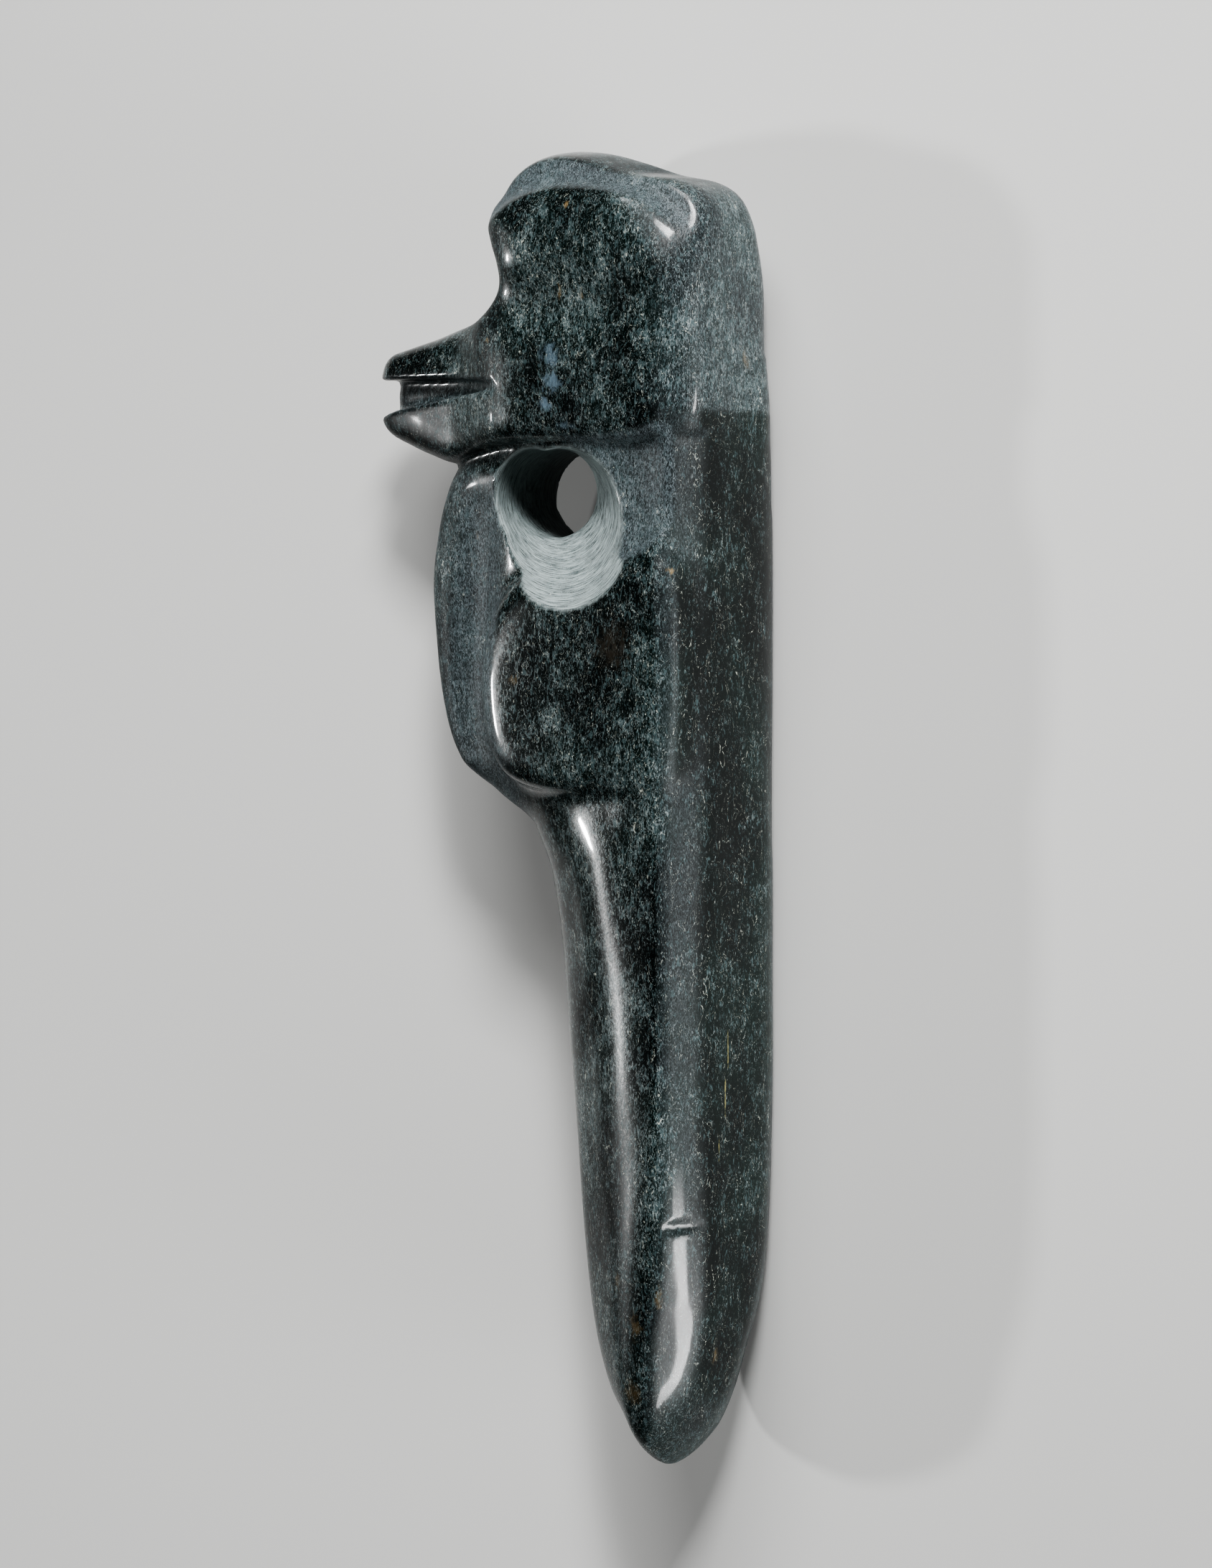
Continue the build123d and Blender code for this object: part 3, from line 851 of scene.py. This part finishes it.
def floor():
    """A plain pale floor."""
    mesh = bpy.data.meshes.new("floor")
    corners = [(-1, -1), (1, -1), (1, 1), (-1, 1)]
    mesh.from_pydata([(FLOOR_REACH * x, FLOOR_REACH * y, 0) for x, y in corners], [], [(0, 1, 2, 3)])
    made = bpy.data.objects.new("floor", mesh)
    bpy.context.scene.collection.objects.link(made)
    material = bpy.data.materials.new("floor")
    material.use_nodes = True
    shader = material.node_tree.nodes["Principled BSDF"]
    shader.inputs["Base Color"].default_value = FLOOR_COLOUR
    shader.inputs["Roughness"].default_value = FLOOR_ROUGHNESS
    mesh.materials.append(material)


def soft_light(name, place, size, power, spread):
    """A rectangular light turned to the stone, with a grid that keeps its beam within the spread."""
    data = bpy.data.lights.new(name, "AREA")
    data.shape = "RECTANGLE"
    data.size, data.size_y = size
    data.energy = power
    data.spread = radians(spread)
    light = bpy.data.objects.new(name, data)
    light.location = place
    towards_stone = Vector((0, 0, middle_z)) - Vector(place)
    light.rotation_euler = towards_stone.to_track_quat("-Z", "Y").to_euler()
    bpy.context.scene.collection.objects.link(light)


def camera():
    """The camera, turned from straight above towards the bird's back."""
    data = bpy.data.cameras.new("camera")
    # The picture is taller than wide, so the sensor's width lies along its height
    data.lens = data.sensor_width * VIEW_DISTANCE / VIEW_HEIGHT
    made = bpy.data.objects.new("camera", data)
    back = Vector((sin(VIEW_ANGLE), 0, cos(VIEW_ANGLE)))
    right = Vector((cos(VIEW_ANGLE), 0, -sin(VIEW_ANGLE)))
    turn = Matrix((right, Vector((0, 1, 0)), back)).transposed()
    made.matrix_world = Matrix.Translation(AIM + back * VIEW_DISTANCE) @ turn.to_4x4()
    bpy.context.scene.collection.objects.link(made)
    bpy.context.scene.camera = made


def studio():
    """The floor, the lights, the camera and the even light of the room."""
    floor()
    for light in LIGHTS:
        soft_light(*light)
    camera()
    world = bpy.data.worlds.new("studio")
    world.use_nodes = True
    room = (ROOM_LIGHT, ROOM_LIGHT, ROOM_LIGHT, 1)
    world.node_tree.nodes["Background"].inputs["Color"].default_value = room
    bpy.context.scene.world = world
    bpy.context.scene.view_settings.look = "AgX - High Contrast"


studio()
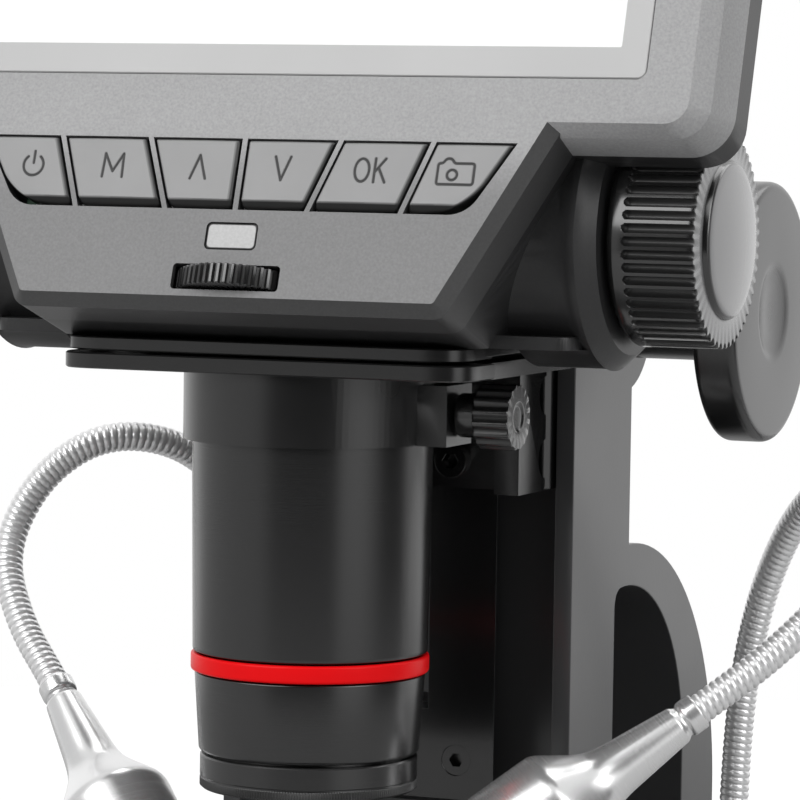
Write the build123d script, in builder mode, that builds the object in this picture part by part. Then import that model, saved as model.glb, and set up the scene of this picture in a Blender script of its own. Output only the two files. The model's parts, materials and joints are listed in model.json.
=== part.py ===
from build123d import *
import os
from math import acos, cos, degrees, pi, radians, sin, tan

# LCD digital microscope on a rack-and-pinion stand with two gooseneck lamps.
# Millimetres. +Z is up, the screen faces -Y, and +X is to the right of a person who looks at the screen.
# The origin lies on the table, straight below the lens: the lens axis is the Z axis.

os.makedirs("parts", exist_ok=True)

# ---------------------------------------------------------------- fits
sliding_gap = 0.10        # between dovetail or rack faces that slide
running_gap = 0.06        # radial, shaft in bush and barrel in clamp ring
panel_gap = 0.15          # round a key or window in its opening
clear_gap = 0.40          # between bodies that pass each other
merge_depth = 1.0         # how far a boss sinks into the piece that it grows from

# ---------------------------------------------------------------- base and stage
base_width = 124.0
base_depth = 204.0
base_rear_y = 112.0
base_corner_r = 14.0
base_edge = 1.8
pad_thick = 2.0
pad_inset = 3.0
base_thick = 10.0
base_top_z = pad_thick + base_thick
base_mid_y = base_rear_y - base_depth / 2
stage_r = 31.0
stage_thick = 2.4
stage_gap = 0.25
stage_edge = 0.5

# ---------------------------------------------------------------- column casting
column_half = 29.5
column_front_y = 33.6
column_depth = 26.9
column_top_z = 156.0
channel_wall = 3.0
channel_depth = 9.4
column_foot = 6.0
arch_outer_r = 46.0
arch_inner_r = 30.5
arch_crown_z = 100.2
arch_crown_thick = 6.7
arch_lead = 1.5           # the opening's centre lies this far ahead of the outer arc's
front_leg_depth = 20.4
opening_corner_r = 3.0
column_rear_y = column_front_y + column_depth
channel_floor_y = column_front_y + channel_depth
channel_half = column_half - channel_wall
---
### GIVEN TASK
In the listing, find all lines with the string "materials" and copy them.

### ANSWER FOR THE TASK
    material = bpy.data.materials.new("floor")
    mesh.materials.append(material)
Write the build123d script, in builder mode, that builds the object in this picture part by part. Then import that model, saved as model.glb, and set up the scene of this picture in a Blender script of its own. Output only the two files. The model's parts, materials and joints are listed in model.json.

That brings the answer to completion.